Understand the Hidden Cost of Poor Timing

Fees are not the only expense. Poor execution timing can be just as damaging.

Trading during periods of low liquidity often results in wider spreads. News releases and market openings can also increase costs temporarily.

Choosing calm, liquid market conditions improves pricing and reduces indirect expenses.

Education as a Cost-Reduction Tool

Lack of knowledge often leads to unnecessary trading. Education reduces trial-and-error mistakes, which are expensive.

Understanding market structure, order execution, and risk management leads to fewer trades with clearer purpose. This alone can significantly reduce total fees over time.

Education does not eliminate costs. It ensures they are paid intentionally, not accidentally.

Tracking Fees as Part of Performance Review

Most beginners track profits and losses but ignore fees. This creates a distorted picture.

Make fees visible. Include them in trade journals. Review monthly statements. Identify patterns where costs are highest.

Once visible, fees become manageable.

Avoid Platform Hopping and Constant Strategy Changes

Switching platforms frequently can lead to repeated verification fees, withdrawal costs, and lost focus. Constantly changing strategies also increases trading frequency.

Consistency reduces friction. Stability lowers costs.
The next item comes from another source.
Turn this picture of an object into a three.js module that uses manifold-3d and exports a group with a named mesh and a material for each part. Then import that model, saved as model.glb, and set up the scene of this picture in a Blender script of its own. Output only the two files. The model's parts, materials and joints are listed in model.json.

Long-Term Thinking Beats Short-Term Savings

Trying to eliminate every fee can lead to poor decisions, such as choosing unreliable platforms or sacrificing execution quality. The goal is balance.

Reliable execution, fair pricing, and transparent costs matter more than chasing the lowest advertised fee.

Think in years, not weeks.

Conclusion

Trading fees are a reality, not a flaw. They reflect access, infrastructure, and liquidity. The real risk lies in ignoring them. Starting with a clear understanding of costs, choosing the right tools, and trading with intention creates a foundation where fees remain proportional and controlled.

By focusing on structure, education, and long-term efficiency, traders give themselves room to grow. Not by avoiding costs entirely, but by ensuring those costs never quietly take control.